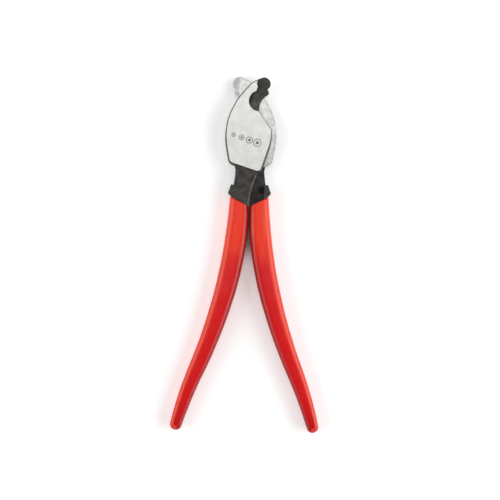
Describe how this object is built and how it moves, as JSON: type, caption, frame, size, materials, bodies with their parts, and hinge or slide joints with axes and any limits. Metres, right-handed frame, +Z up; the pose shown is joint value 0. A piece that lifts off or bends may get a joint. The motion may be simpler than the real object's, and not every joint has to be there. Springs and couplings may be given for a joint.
{
  "type": "cable cutter",
  "caption": "Hand cable cutter with hooked shear jaws on a flush pivot, forged levers with stop lugs and red dipped vinyl handles that flip over to the working side.",
  "frame": {"origin": "the point where the rivet's axis meets the bench under the rear head's ground face", "axes": "+Z up along the rivet's axis, +Y along the tool towards the blade tips, +X to the right, where the front lever's hook opens"},
  "size_m": [0.0968, 0.2307, 0.013],
  "materials": {
    "forged_steel": "head ground bright, shank and hollows black oxide",
    "rivet_steel": "ground flush with the heads",
    "red_vinyl": "glossy dipped plastisol"
  },
  "bodies": {
    "rear": {"rear_lever": "forged_steel", "rear_grip": "red_vinyl"},
    "front": {"front_lever": "forged_steel", "pivot_rivet": "rivet_steel", "front_grip": "red_vinyl"}
  },
  "joints": [
    {"name": "pivot", "type": "hinge", "parent": "rear", "child": "front", "pos_m": [0, 0, 0.0065], "axis": [0, 0, -1], "range_deg": [0, 322]}
  ]
}
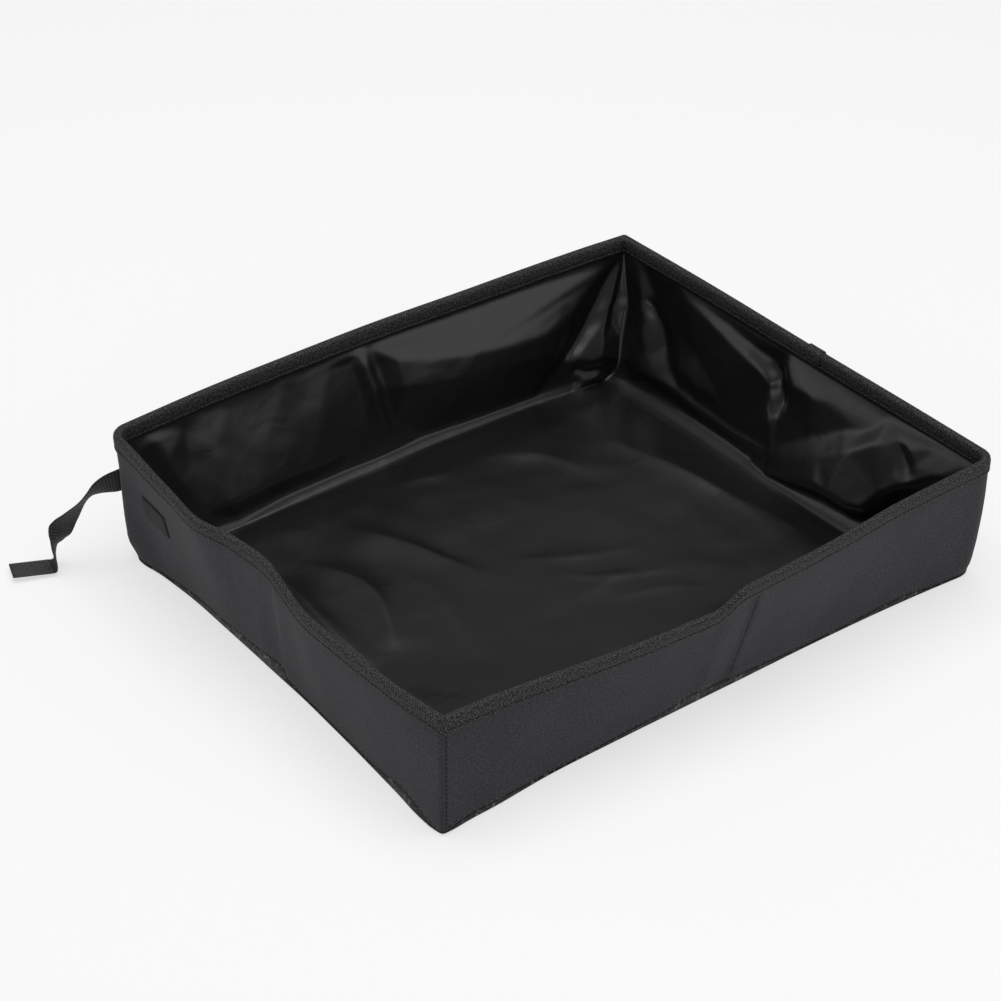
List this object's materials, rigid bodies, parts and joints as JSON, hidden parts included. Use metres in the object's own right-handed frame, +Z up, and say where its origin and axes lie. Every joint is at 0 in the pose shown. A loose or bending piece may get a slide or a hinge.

----

Return from the data every line that holds "this".

Describe how this object is built and how it moves, as JSON: type, caption, frame, size, materials, bodies with their parts, and hinge or slide joints with axes and any limits. Metres, right-handed frame, +Z up; the pose shown is joint value 0. A piece that lifts off or bends may get a joint. The motion may be simpler than the real object's, and not every joint has to be there. Springs and couplings may be given for a joint.
List this object's materials, rigid bodies, parts and joints as JSON, hidden parts included. Use metres in the object's own right-handed frame, +Z up, and say where its origin and axes lie. Every joint is at 0 in the pose shown. A loose or bending piece may get a slide or a hinge.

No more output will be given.